The Shamwari Game Reserve Conservation Volunteer Programme offers a once in a lifetime chance to get behind the scenes and involved with the conservation efforts of the Game Reserve. Wildlife conservation volunteers take part in game monitoring, assisting at the Born Free big cat sanctuary, looking after orphaned animals at the wildlife rehabilitation centre and much more. Shamwari, meaning “my friend” in Shona, is the pinnacle of game reserves and home to the coveted Big five on one of the largest conservation initiatives in Southern Africa, and is located in a malaria-free environment. Research Internship opportunities also available.
Volunteers will have the opportunity to:
- Become part of the team at Shamwari Game Reserve and work amongst Africa’s Big Five.
- Game monitoring and counting to assist in monitoring the ecological balance on the Game Reserve
- Track and monitor predators (Lions and Leopards) and large herbivores (Rhinos and Elephants)
- Set out camera traps and do anti poaching night drives
- Work alongside conservationists and enjoy related lectures and talks
Volunteers must meet the following requirements:
- Age 18 yrs and upwards.
- Interest / field of study: conservation, environmental science, wildlife management, ecology or wildlife biology, wildlife journalism, wildlife photography, veterinary science, animal behaviour studies.

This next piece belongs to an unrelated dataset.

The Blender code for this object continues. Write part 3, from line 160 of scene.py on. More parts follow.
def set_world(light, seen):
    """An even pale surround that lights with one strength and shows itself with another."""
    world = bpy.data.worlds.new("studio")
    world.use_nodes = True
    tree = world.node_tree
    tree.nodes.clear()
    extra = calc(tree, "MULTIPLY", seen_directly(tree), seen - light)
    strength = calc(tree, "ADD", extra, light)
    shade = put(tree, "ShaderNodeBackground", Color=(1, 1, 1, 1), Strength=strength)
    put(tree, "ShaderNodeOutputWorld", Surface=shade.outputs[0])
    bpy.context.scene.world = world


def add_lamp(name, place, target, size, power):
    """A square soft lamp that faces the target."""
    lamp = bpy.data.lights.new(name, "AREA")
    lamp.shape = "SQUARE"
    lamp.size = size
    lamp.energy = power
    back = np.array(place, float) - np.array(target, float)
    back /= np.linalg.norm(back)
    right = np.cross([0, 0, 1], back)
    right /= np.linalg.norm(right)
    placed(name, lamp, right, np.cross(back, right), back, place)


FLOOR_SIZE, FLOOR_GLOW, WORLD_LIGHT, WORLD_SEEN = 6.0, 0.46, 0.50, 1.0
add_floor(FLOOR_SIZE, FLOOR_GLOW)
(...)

- Personal qualities of flexibility and adaptability.
- Be self-motivated: a carefully structured full programme is provided each week, but volunteers need to be adaptable to some programme changes depending on variables in the running of the project. Free time is also factored in, and volunteers need to be independent and mature enough to make constructive use of such recreational time.
Shamwari Game Reserve is situated in the Eastern Cape of South Africa, only an hour’s drive from Port Elizabeth. This area historically had an abundance of wild game roaming free with one of the richest wildlife areas on the African continent. The Eastern Cape is famous for a number of other game reserves. The great herds of Knysna Forest elephants were almost totally eradicated at the turn of this century and in 1931 there were only 11 elephants remaining. Miraculously, the man most responsible for nearly wiping out an entire species had a dramatic change of heart and spent the remainder of life fighting for a safe haven to conserve these rare and wonderful animals. Addo National Park and the Mountain Zebra Park saw almost exactly the same thing happen to the rare mountain zebra. Shot to the brink of extinction, in the 1930s this rare species struggled to come back.

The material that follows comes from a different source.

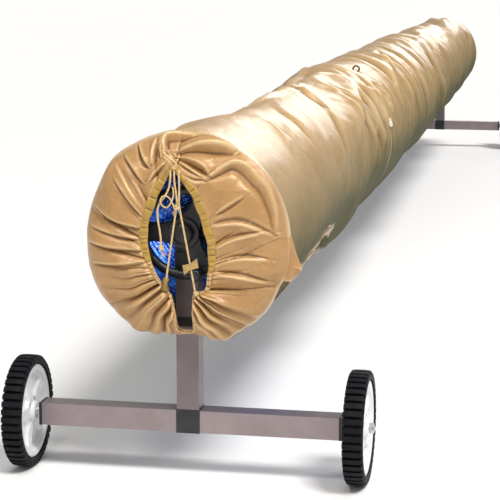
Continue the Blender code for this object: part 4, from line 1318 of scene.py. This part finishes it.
def make_seams():
    """Twin rows of stitches along every round seam, and the folded hems of the underside."""
    build = Build()
    for place in (-COVER_HALF + 0.0095, -COVER_HALF + 0.0145, COVER_HALF - 0.0095,
                  COVER_HALF - 0.0145, -SEAM_Y - 0.0085, -SEAM_Y + 0.0085, SEAM_Y - 0.0085,
                  SEAM_Y + 0.0085):
        y = np.array([place - 0.001, place, place + 0.001])[:, None]
        points = barrel_points(around_barrel(y, 700, 0.02), y)
        normal = grid_normals(points, False)[1]
        if normal[350, 2] < 0:
            normal = -normal
        stitch_row(build, points[1] + normal * (FABRIC / 2 + 0.0002), normal)
    threads = build.finish("seam_stitches", ROOT, "cover_fabric", "thread")

    build = Build()
    for inward in (0.030, -0.030):
        y = np.linspace(-COVER_HALF + 0.02, COVER_HALF - 0.02, 640)[:, None]
        edge = low_edge(y) if inward > 0 else HIGH_EDGE + 0 * y
        points = barrel_points(np.concatenate([edge, edge + inward], 1), y)
        across = unit(points[:, 1] - points[:, 0])
        scrunch = 1 + 0.22 * np.sin(y[:, 0] / 0.0105 + 2.5 * np.sin(y[:, 0] / 0.13))
        path = points[:, 0] + across * 0.008
        over = unit(np.cross(across, np.gradient(path, axis=0)))
        tube(build, path, 0.0098 * (0.9 + 0.1 * scrunch), 0.0030 * scrunch, sides=12, up=over,
             power=0.8)
    hems = build.finish("underside_hems", ROOT, "cover_fabric", "hem")
    return threads, hems


def make_straps():
    """The straps with their edge stitches, and the slider frame on each."""
    across = np.linspace(-0.0125, 0.0125, 11)
    for number, (y, start, stop, middle) in STRAPS.items():
        build = Build()
        degrees = np.linspace(start, stop, 16 + 2 * int(stop - start))
        lift = 0.0007 + 0.0005 * np.minimum(ease(degrees, start, start + 10),
                                            1 - ease(degrees, stop - 10, stop))
        points = np.stack([section_point(y + w + 0 * degrees, degrees,
                                         lift + 0.0005 * math.cos(w * 250) - 0.0004)
                           for w in across], 1)
        arc = math.radians(stop - start)
        cloth(build, points, False, 0.0013,
              uv=(np.linspace(0, MEAN_RADIUS * arc, len(degrees)), across))
        for edge in (1, 9):
            line = points[:, edge]
            normal = grid_normals(points, False)[:, edge]
            out = np.sum(normal * (line - np.array([0, y, COVER_Z])), axis=1)
            normal = normal * np.sign(out)[:, None]
            stitch_row(build, line + normal * 0.0008, normal, 1)
        strap = build.finish(f"strap_{number}", ROOT, "webbing", "webbing", "thread",
                             stands_for=f"underside_strap_{number}")

        build = Build()
        centre = section_point(np.array(float(y)), np.array(float(middle)), 0.0045)
        out = radial(math.radians(middle))
        around = np.array([-out[2], 0, out[0]])
        t = circle(72)
        path = centre + np.outer(0.0155 * bent(np.cos(t), 0.45), ALONG) \
            + np.outer(0.0086 * bent(np.sin(t), 0.45), around)
        tube(build, path, 0.0024, 0.0032, closed=True, up=out, power=0.8)
        bar = centre + np.outer(np.linspace(-0.015, 0.015, 14), ALONG) + out * 0.0026
        tube(build, bar, 0.0026, 0.0011, up=out, power=0.8)
        build.finish(f"slider_frame_{number}", f"slider_{number}", "buckle", "buckle",
                     stands_for=f"strap_slider_{number}")


def make_post_shadow_band():
    """A black band round the front post, where it leaves the cover: a dark piece standing for the
    shade under the cover's hem, which is painted shade.
    """
    low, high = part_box("front_post")
    centre = np.array([(low[0] + high[0]) / 2, (low[1] + high[1]) / 2, 0.2825])
    half = (high[0] - low[0]) / 2 + 0.0004
    turn = circle(96)
    square = np.maximum(np.abs(np.cos(turn)), np.abs(np.sin(turn)))
    reach = half / square * (1 - 0.05 * np.abs(np.sin(2 * turn)) ** 12)
    path = centre + np.stack([reach * np.cos(turn), reach * np.sin(turn), 0 * turn], -1)
    tube_piece("front_post_shadow_band", "black_plastic", "black", path, 0.0009, 0.0092, closed=True,
               up=UP, power=0.5)


def make_flap():
    """Loose cloth at the right of the front seam."""
    points = np.array([[(0.180, -2.634, 0.458), (0.186, -2.628, 0.440), (0.189, -2.618, 0.420)],
                       [(0.184, -2.640, 0.430), (0.193, -2.634, 0.415), (0.199, -2.624, 0.400)],
                       [(0.181, -2.641, 0.398), (0.194, -2.637, 0.391), (0.205, -2.630, 0.386)],
                       [(0.175, -2.640, 0.366), (0.184, -2.634, 0.364), (0.190, -2.620, 0.368)]])
    down, across = np.linspace(0, 3, 40), np.linspace(0, 2, 22)
    for axis, fine in ((0, down), (1, across)):
        at = np.arange(points.shape[axis])
        points = np.apply_along_axis(lambda line: np.interp(fine, at, line), axis, points)
    soft = np.sin(down[:, None] * 2.1 + across[None, :] * 1.4) * 0.0016
    points = points + soft[..., None] * np.array([0.6, -0.8, 0.0])
    build = Build()
    cloth(build, points, False, FABRIC, uv=(down * 0.03, across * 0.012))
    flap = build.finish("seam_flap", ROOT, "cover_fabric", "cover")


def make_loop():
    """The loop of webbing that hangs from the raised lower edge."""
    place = np.array([[-2.13]])
    edge = barrel_points(low_edge(place) + 0.01, place)[0, 0]
    turn = circle(60)
    path = edge + np.stack([0.001 * np.sin(turn), 0.011 * np.sin(turn),
                            -0.012 * (1 - np.cos(turn))], -1)
    return tube_piece("underside_loop", "webbing", "webbing", path, 0.0007, 0.0055, closed=True,
                      up=np.array([1.0, 0.0, 0.3]), power=0.7)


def make_eyelet():
    """A small ring sewn on near the top of the seam, where the cloth is tied."""
    steps = np.array([[-1, 0, 1]])
    centre = barrel_points(EYELET[0] + 0.01 * steps, EYELET[1] + 0.002 * steps.T)[1, 1]
    out = radial(EYELET[0])
    side = np.array([-out[2], 0.0, out[0]])
    turn = circle(48)
    ring = centre + out * 0.0085 + 0.0080 * (np.outer(np.cos(turn), side)
                                             + np.outer(np.sin(turn), out))
    return tube_piece("cover_eyelet", "cover_fabric", "hem", ring, 0.0024, 0.0022, closed=True,
                      up=ALONG, power=0.9)


def declare_barrel():
    threads, hems = make_seams()
    make_flap()
    trims = {"front": [hems, threads, make_loop()], "middle": [hems, threads, make_eyelet()],
             "rear": [hems, threads]}


make_straps()
declare_barrel()
make_post_shadow_band()


# ---- wheels ---------------------------------------------------------------------------------------
TYRE_GROOVE = [(-0.0150, 0.0848), (-0.0178, 0.0862), (-0.0180, 0.0905), (-0.0164, 0.0918),
               (-0.0160, 0.0940), (-0.0146, 0.0956), (-0.0080, 0.0960), (0.0, 0.0960)]
TYRE_LUG = [(-0.0150, 0.0848), (-0.0178, 0.0862), (-0.0180, 0.0905), (-0.0180, 0.0922),
            (-0.0179, 0.0972), (-0.0150, 0.1008), (-0.0080, 0.1015), (0.0, 0.1016)]
LUGS = 44
SPOKES = 5


def middle_of(node):
    return np.mean(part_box(node), axis=0)


def mirrored(points):
    return points + [(-x, r) for x, r in reversed(points[:-1])]


def make_tyre(name):
    """A tyre whose outline steps out from the groove to the lug and back, once for each lug."""
    centre = middle_of(name + "_tyre")
    share = np.array([0.0, 0.13, 0.19, 0.34, 0.66, 0.81, 0.87])
    lug = np.array([0.0, 0.0, 1.0, 1.0, 1.0, 1.0, 0.0])
    angle = ((np.arange(LUGS)[:, None] + share) / LUGS * 2 * np.pi).ravel()
    weight = np.tile(lug, LUGS)[:, None, None]
    groove, top = np.array(mirrored(TYRE_GROOVE)), np.array(mirrored(TYRE_LUG))
    profile = groove * (1 - weight) + top * weight
    x, r = profile[..., 0], profile[..., 1]
    points = centre + np.stack([x, r * np.sin(angle)[:, None], r * np.cos(angle)[:, None]], -1)
    build = Build()
    build.add(points, grid_faces(len(angle), x.shape[1], True, True))
    build.finish(name + "_tread", name, "tyre", "tyre", stands_for=name + "_tyre", crisp=32)


def hub_height(r, angle):
    """Height of the hub's moulded face over its middle plane."""
    turn = 2 * np.pi / SPOKES
    off = np.abs((angle + turn / 2) % turn - turn / 2)
    beside = r * np.sin(off)
    spoke = np.interp(r, [0.019, 0.045, 0.072], [0.0108, 0.0078, 0.0100])
    pocket = ease(beside, 0.0105, 0.0125) * ease(r, 0.0275, 0.0300) * (1 - ease(r, 0.0660, 0.0685))
    rib = bell(beside - 0.0088, 0.0011) * ease(r, 0.022, 0.026) \
        * (1 - ease(r, 0.064, 0.068)) * 0.0012
    web = spoke * (1 - pocket) + 0.0032 * pocket + rib
    boss = 0.0180 - 0.0006 * ease(r, 0.0130, 0.0150)
    ring = 0.0146 + 0.0008 * bell(r - 0.0800, 0.0022)
    height = np.where(r < 0.0152, boss, web)
    height = height + (boss - height) * (1 - ease(r, 0.0152, 0.0185)) * (r >= 0.0152)
    return height + (ring - height) * ease(r, 0.0705, 0.0740)


def make_hub(name):
    centre = middle_of(name + "_hub")
    steps = 160
    angle = circle(steps)[:, None]
    radii = np.concatenate([[0.0054, 0.0060], np.linspace(0.0130, 0.0190, 7),
                            np.linspace(0.0215, 0.0305, 6), np.linspace(0.0345, 0.0640, 6),
                            np.linspace(0.0660, 0.0760, 9), np.linspace(0.0775, 0.0825, 5),
                            [0.0836, 0.0842]])
    r = np.broadcast_to(radii, (steps, len(radii)))
    x = hub_height(r, angle + 0.3)
    x = np.where(r > 0.0840, x - 0.0008, x)
    x = np.concatenate([x, -x[:, ::-1]], axis=1)
    r = np.concatenate([r, r[:, ::-1]], axis=1)
    points = centre + np.stack([x, r * np.sin(angle), r * np.cos(angle)], -1)
    build = Build()
    build.add(points, grid_faces(steps, r.shape[1], True, True)[:, ::-1])
    build.finish(name + "_hub_moulding", name, "white_hub", "hub", stands_for=name + "_hub",
                 crisp=40)

    build = Build()
    bolt = [(0.0004, 0.0118), (0.0022, 0.0118), (0.0028, 0.0112), (0.0028, 0.0088),
            (0.0004, 0.0088)]
    for sign in (-1, 1):
        for k in range(SPOKES):
            turn = 2 * math.pi * (k + 0.5) / SPOKES - 0.3
            spot = centre + 0.0225 * np.array([0, math.sin(turn), math.cos(turn)])
            lathe(build, bolt, spot, (sign, 0, 0), 6)
    build.finish(name + "_hub_bolts", name, "zinc_steel", "zinc", crisp=30)


for end in ("front", "rear"):
    for side in ("left", "right"):
        make_tyre(f"{end}_wheel_{side}")
        make_hub(f"{end}_wheel_{side}")


# ---- hand wheel and blanket -----------------------------------------------------------------------
RIM_RADIUS = 0.0740
HAND_WHEEL_Y = -2.6355
# Outlines turned about the Y axis: (radius, distance in front of the hand wheel's middle plane).
BOSS = [(0.0106, -0.0098), (0.0262, -0.0098), (0.0280, -0.0080), (0.0280, 0.0085),
        (0.0265, 0.0100), (0.0200, 0.0102), (0.0106, 0.0098)]
KNOB_LUG = [(0.0038, -0.0094), (0.0110, -0.0094), (0.0120, -0.0082), (0.0120, 0.0084),
            (0.0110, 0.0094), (0.0038, 0.0094)]
CAP = [(0.0004, 0.0252), (0.0090, 0.0248), (0.0150, 0.0232), (0.0182, 0.0200),
       (0.0186, 0.0104), (0.0170, 0.0104), (0.0166, 0.0196), (0.0004, 0.0220)]
GRIP = [(0.0038, 0.0378), (0.0086, 0.0378), (0.0112, 0.0350), (0.0115, 0.0325),
        (0.0104, 0.0230), (0.0098, 0.0160), (0.0088, 0.0105), (0.0084, 0.0098), (0.0038, 0.0098)]


def make_hand_wheel():
    centre = np.array([0, HAND_WHEEL_Y, HUB_Z])
    build = Build()
    t = circle(192)
    path = centre + RIM_RADIUS * np.stack([np.cos(t), 0 * t, np.sin(t)], -1)
    tube(build, path, 0.0082 * (1 + 0.035 * np.cos(24 * t)), sides=20, closed=True, up=ALONG)
    at = np.linspace(0.018, 0.0735, 24)
    half = np.interp(at, [0.018, 0.036, 0.056, 0.0735], [0.0225, 0.0172, 0.0168, 0.0215])
    deep = np.interp(at, [0.018, 0.045, 0.0735], [0.0052, 0.0040, 0.0046])
    for k in range(3):
        along = radial(math.radians(60 + 120 * k))
        beside = np.array([-along[2], 0, along[0]])
        spoke = centre + np.outer(at, along)
        tube(build, spoke, half, deep, sides=28, up=ALONG, power=0.5)
        for side in (-1, 1):
            edge = spoke + np.outer(side * (half - 0.0030), beside) - ALONG * 0.0036
            tube(build, edge, 0.0016, sides=10)
    knob = centre + RIM_RADIUS * radial(math.radians(-70))
    lathe(build, BOSS, centre, -ALONG, 64)
    lathe(build, KNOB_LUG, knob, -ALONG, 32)
    build.finish("hand_wheel_moulding", "reel", "hand_wheel_plastic", "hand_wheel",
                 stands_for="hand_wheel", crisp=40)

    for name, body, paint, outline, place, steps, crisp, stands_for in (
            ("hand_wheel_cap", "reel", "black", CAP, centre, 48, 40, None),
            ("spinner_grip", "spinner_knob", "hand_wheel", GRIP, knob, 40, 50, "hand_wheel_knob")):
        build = Build()
        lathe(build, outline, place, -ALONG, steps)
        build.finish(name, body, "hand_wheel_plastic", paint, stands_for=stands_for, crisp=crisp)


def make_blanket():
    """Bubble film wound on the roller, with the edges of its turns showing at the ends."""
    outer, half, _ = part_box("solar_blanket_roll")[1]
    inner, pitch = 0.0415, 0.0068
    angle = circle(220)[:, None]
    radii = np.linspace(inner, outer, 118)[None, :]
    swirl = (radii - inner) / pitch + angle / (2 * np.pi)
    crumple = soft_noise(6 * np.cos(angle) + 0 * radii, 6 * np.sin(angle) + radii / 0.02, 71, 2)
    depth = 0.0038 * np.abs(np.sin(np.pi * swirl)) ** 0.6 + 0.0022 * crumple
    wave = 1 + 0.010 * soft_noise(3 * np.cos(angle) + radii / 0.05, 3 * np.sin(angle), 72)
    r_end = np.minimum(radii * wave, outer)
    y_body = np.linspace(-half + 0.012, half - 0.012, 180)[None, :]
    slack = 0.0016 * soft_noise(y_body / 0.35, 2.2 * np.cos(angle) + 2.2 * np.sin(angle), 73, 2)
    r = np.concatenate([r_end, outer - 0.0022 + slack, r_end[:, ::-1]], 1)
    y_end = half - 0.006 + depth
    y = np.clip(np.concatenate([-y_end, y_body + 0 * angle, y_end[:, ::-1]], 1), -half, half)
    build = Build()
    build.add(np.stack([r * np.cos(angle), y, HUB_Z + r * np.sin(angle)], -1),
              grid_faces(220, r.shape[1], True, True)[:, ::-1])
    roll = build.finish("bubble_blanket", "reel", "blanket", "blanket",
                        stands_for="solar_blanket_roll")


make_hand_wheel()
make_blanket()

Today, there are over 200 in the park. On 15th October 1992, Shamwari was officially opened, and an Animal Rescue and Educational program was launched, in partnership with the Born Free Foundation to home rescued big cats from captivity. Over time Shamwari grew and established itself and by the year 2000, the Reserve was large enough and stocked sufficiently to support large predators. A dedicated and systematic re-introduction program was launched and finally in October 2000, the first lions were brought back to the Eastern Cape and released at Shamwari to fulfil a dream.
Today over 5000 game range freely, having been bred and/or re-introduced into Shamwari, now a Game Reserve stretching over 25000 ha.
Conservation volunteers live in any one of our three varying accommodation facilities which have dining and common and/or lounge areas, and most of the time, you will be hosted in an area locally known as Madolos, which is on the wildlife breeding area of the Shamwari Wildlife and Conservation department, but is predator-free allowing for total freedom for volunteers. General game including zebra, kudu and waterbuck can be found along with buffalo on the adjoining property. Shared rooms with twin beds or three beds (if in tented accommodation). Plunge pool, DVD facilities, Internet access (you have to buy WIFI vouchers) with shared computer for volunteers, outdoor boma and fireplace available at Madolos. Although any room or facility changes are averted, participants may be moved during their stay.
Three meals are provided on a daily basis. Meals will either be served at the facility itself or taken as a pre-packed serving, depending on planned or as result of unscheduled activities. Vegetarians and other dietary requirements can be catered for, if notified in advance. Cooked breakfasts are served once weekly – generally Fridays. Meals are prepared with exposing participants to an array of local dishes in mind and are generally taken on a self-service basis with the option of juice, tea or coffee. Still and spring bottled water is available for purchase from local trading stores.
Volunteers can join year-round from 2 to 12 weeks in duration.